I often see smart, ambitious people directly applying techniques to solve problems from one situation to another, and watch them fail, or get suboptimal results. I for once, have done that multiple times.
In my academic endeavours, I was given the advice that in order to succeed I should pick research topics that were easily “researchable”, otherwise, I would find myself getting lower marks than my peers due to lack of existing literature to “back me up”. Following this advice, not only didn’t get me the marks I was hoping for but also resulted in a very frustrated MSc student producing mediocre papers. The worst part was how miserable I felt researching topics I had little interest in.
In work, I was told multiple times to climb a career ladder instead of dipping my toes into multiple industries moving laterally, only for it to prove to be a successful strategy for my chosen field.
In analysing my personal situation I have arrived at the following conclusion: the key to applying existing knowledge and proven techniques to your challenges is to use critical thinking. Getting advice is good, but you need to go a layer deep into the theory that explains why that approach worked. To solve your hubris, you must seek to know the strategy, your situation and yourself inside out, before committing to a plan.

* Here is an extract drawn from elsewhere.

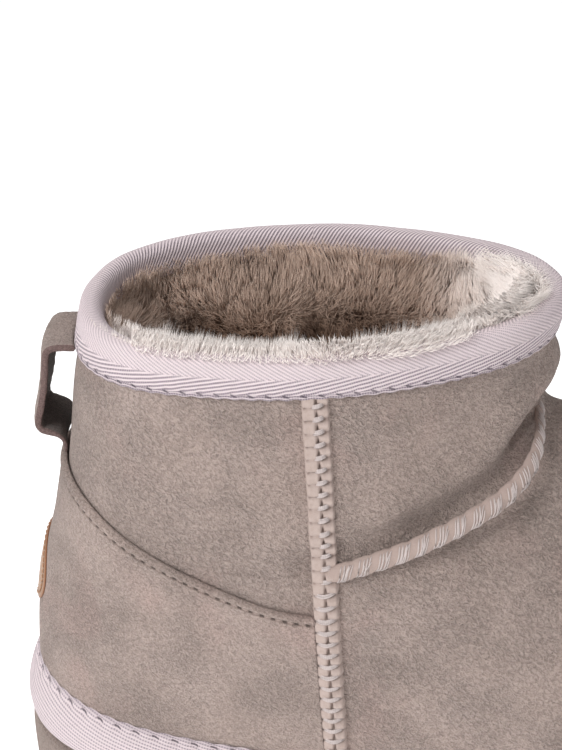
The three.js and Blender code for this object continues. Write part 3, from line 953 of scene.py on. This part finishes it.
class BOOT_OT_counter(BootOperator, bpy.types.Operator):
    """Heel counter with its turned edge and stitch row."""

    bl_idname = "boot.counter"
    bl_label = "Heel counter"

    COLUMNS = 360
    INNER_OFFSET = 0.5     # millimetres off the shell, under and over the leather
    OUTER_OFFSET = 2.1
    STITCH_DENT = 0.42

    def build(self, colours, scene):
        seams = scene.boot_seams
        skin = skin_of("upper_suede")
        edge_x = SEAM_X - 3.4 * MM
        reach = edge_x - HEEL_AXIS.x

        def end_turn(z):
            return math.pi - math.atan2(abs(skin.from_side(edge_x, z, OUTER).y), reach)

        def spot(i, z):
            """Point on the shell in column i at a height, and its direction from the heel's axis."""
            turn = math.pi + (2 * i / self.COLUMNS - 1) * end_turn(z)
            return skin.round_axis(HEEL_AXIS, turn, z), heading(turn)

        tops, feet, path = [], [], []
        for i in range(self.COLUMNS + 1):
            z = 0.11
            for _ in range(9):
                z = 0.5 * (z + read_curve(COUNTER_EDGE, spot(i, z)[0].x / MM) * MM)
            tops.append(z)
            point, away = spot(i, z - seams.counter_inset)
            path.append(point + away * (self.OUTER_OFFSET - self.STITCH_DENT) * MM)
            z = 0.058
            for _ in range(3):
                x = spot(i, z)[0].x
                z = platform_top(x) + 12.2 * MM * heel_lift(x)
            feet.append(z)
        steps = running(path)
        depths = [0, 0.08, 0.22, 0.42, 0.68, 1.0, 1.35, 1.7, 2.0, 2.25, 2.5, 2.75, 3.0, 3.3, 3.8, 4.6]
        spread = 30
        outer_rows = len(depths) + spread
        inner_rows = 8
        rows = outer_rows + inner_rows

        def height(i, j):
            drop = tops[i] - feet[i]
            if j < len(depths):
                return tops[i] - depths[j] * MM
            if j < outer_rows:
                share = (j - len(depths) + 1) / spread
                return tops[i] - depths[-1] * MM - (drop - depths[-1] * MM) * share
            share = (j - outer_rows + 1) / inner_rows
            return feet[i] + drop * share

        def place(i, j):
            j %= rows
            z = height(i, j)
            point, away = spot(i, z)
            below = (tops[i] - z) / MM
            ends = min(steps[i], steps[-1] - steps[i]) / MM
            if j >= outer_rows or i in (0, self.COLUMNS):
                offset = self.INNER_OFFSET
            else:
                close = min(below, ends + 0.001, 0.9) / 0.9
                full = self.OUTER_OFFSET - self.INNER_OFFSET
                offset = self.INNER_OFFSET + full * math.sqrt(max(0.0, 1 - (1 - close) ** 2))
                inset = seams.counter_inset / MM
                offset += 0.35 * hump(below, 1.25, 1.1) - self.STITCH_DENT * hump(below, inset, 0.75)
                beat = abs((steps[i] / seams.counter_pitch + 0.5) % 1 - 0.5)
                offset -= 0.5 * hump(below, inset, 0.6) * (1 - smooth(beat, 0.08, 0.3))
            return point + away * offset * MM

        piece = laid_grid(
            "counter_suede", self.COLUMNS, rows, place,
            lambda i, j: (steps[i], (tops[i] - height(i, min(j, rows - 1)))),
        )
        finish = suede_finish("counter_suede", colours.suede, colours, 0.8,
                              (seams.counter_pitch, seams.counter_inset))
        finish_piece(piece, "suede", finish, replaces=("heel_counter",))
        track = Track(evenly(path, 0.4 * MM), skin_of("counter_suede"), 0.4 * MM)
        runs = []
        pitch = seams.counter_pitch
        for k in range(int(track.length / pitch)):
            start = (k + 0.2) * pitch
            runs.append(([track.at(start + pitch * 0.6 * t, 0, (0.3 * math.sin(math.pi * t) - 0.16) * MM)
                          for t in (0, 0.25, 0.5, 0.75, 1)], 0.22 * MM))
        sew("counter_thread", runs, 5, thread_finish("counter_yarn", colours.suede, colours.suede_shade))


def yarn_mesh(name, runs, sides):
    """Round yarns with closed ends, each along its own points, joined in one mesh."""
    vertices, faces, cloth = [], [], []
    for points, radius in runs:
        first = len(vertices)
        travelled = 0.0
        for k, point in enumerate(points):
            before, after = points[max(0, k - 1)], points[min(len(points) - 1, k + 1)]
            forward = (after - before).normalized()
            side = forward.orthogonal().normalized()
            if abs(forward.z) < 0.98:
                side = forward.cross(Vector((0, 0, 1))).normalized()
            up = side.cross(forward)
            girth = radius * (0.55 if k in (0, len(points) - 1) else 1.0)
            if k:
                travelled += (point - points[k - 1]).length
            for s in range(sides):
                turn = 2 * math.pi * s / sides
                vertices.append(point + (side * math.cos(turn) + up * math.sin(turn)) * girth)
                cloth.append((travelled, radius * turn))
        for k in range(len(points) - 1):
            for s in range(sides):
                a, b = first + k * sides + s, first + k * sides + (s + 1) % sides
                faces.append((a, b, b + sides, a + sides))
        last = first + (len(points) - 1) * sides
        faces.append(tuple(first + s for s in reversed(range(sides))))
        faces.append(tuple(last + s for s in range(sides)))
    return mesh_piece(name, vertices, faces, cloth)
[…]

Adopt a strategy that is coherent with your situation and your goal. And remember the world is changing at a fast-pace, strategies that were useful 10 years ago, might not be relevant anymore.
A cookie-cutter approach won’t deliver optimal results if you are trying to solve new problems. Equally, to reinvent the wheel to solve a problem that is already solved optimally is a waste of resources.
How do I develop a winning strategy?
If critical thinking and knowledge are the keys to unlocking a great strategy, awareness is where you must start. In order to critically assess any situation, firstly, you need to gather the most information you can, for a reasonable cost (time or resources).
For example, when I started to practice Yoga 7 years ago, my main goal was to become stronger and more flexible, both mentally and physically. I attended class 4 days a week and pushed myself to do the hardest poses. I observed those around me, I listened to the teacher’s instructions, watched countless youtube videos on tips to master each pose. What I failed to recognise was that nobody knew my body. Not even I knew my body!
In applying all those techniques relentlessly without first checking with my body, I got injured. I was out of the game for 3 months recovering from a back injury, the strength I hoped to gain was even further than before. It was only after that fall that I learned that – or more precisely, was forced – to recognise and accept exactly where my body was at was the key to figuring out which techniques and levers to pull and when to use them.
Once you develop a great sense of awareness of your situation, you can scenario-play with existing and proven strategies, and apply the ones that make most sense for your situation.
When should I (politely) dismiss advice, or proven strategies, and power through with my own ideas?
I am a big fan of crossing disciplinary boundaries when it comes to strategies and theories. Learning something from one field and applying to another can lead to innovation. I am an even bigger fan of people that develop their own strategies from the ground when they have realised that the techniques used by those before them, are doomed to fail.
It’s important to perform a thorough analysis of the situation in relation to the strategy. If you can come up with good reasons why the advice would not help you succeed, don’t settle for it just because someone said that is what you should do (even if they are super successful).
If the advice is given to you by your boss or someone more experience, chances are they have good reasons to believe you will be successful using their tactic. So don’t dismiss it too quickly either. Discuss your thought process, gather their feedback. You might realise that what you see is not the full picture or due to lack of experience that you might be missing an important piece of the puzzle.
Once you have this discussion, saying no to the strategy will be much easier, because at the end of the debate, the most rational point of view should emerge naturally, and the best strategy should win.
If the strategy is something you have learned from the best in your field, and perhaps it is considered the “best practice” amongst your peers, go through the same process with someone you trust and that is likely to know areas that are your blind spot (for example your team). The exercise of questioning the status quo is good for everyone involved! This will too help you back-up a decision to a customer, an investor, a manager or a loved one.
However, beware of compromise! Often groups can arrive at a “mixed” strategy, doing a little bit of the old a little bit of the new. Mixed strategies are typically doomed to fail as they lack coherence in their approach.
In my career, I have seen this happen multiple times. For example, I have been at companies that fail to deliver software when PMP project managers and Agile Product Owners conflicted, and a mixed approach for delivery was “created” to appease both sides. The issue is that both philosophies conflict at a fundamental level, creating confusion amongst the involved parties, messing workflows, making measuring leading indicators of success a nightmare, ultimately resulting in avoidable failure.
Ultimately, we live in a fast-paced world. We have more data than ever to understand scenarios. Change is a constant as technology evolves at a faster rate than ever and solutions get smarter and more sophisticated. Therefore, finding a balance between applying existing strategies to known problems and developing novel strategies for new problems is a skill that we all need to acquire. Otherwise, we will inevitably, fail!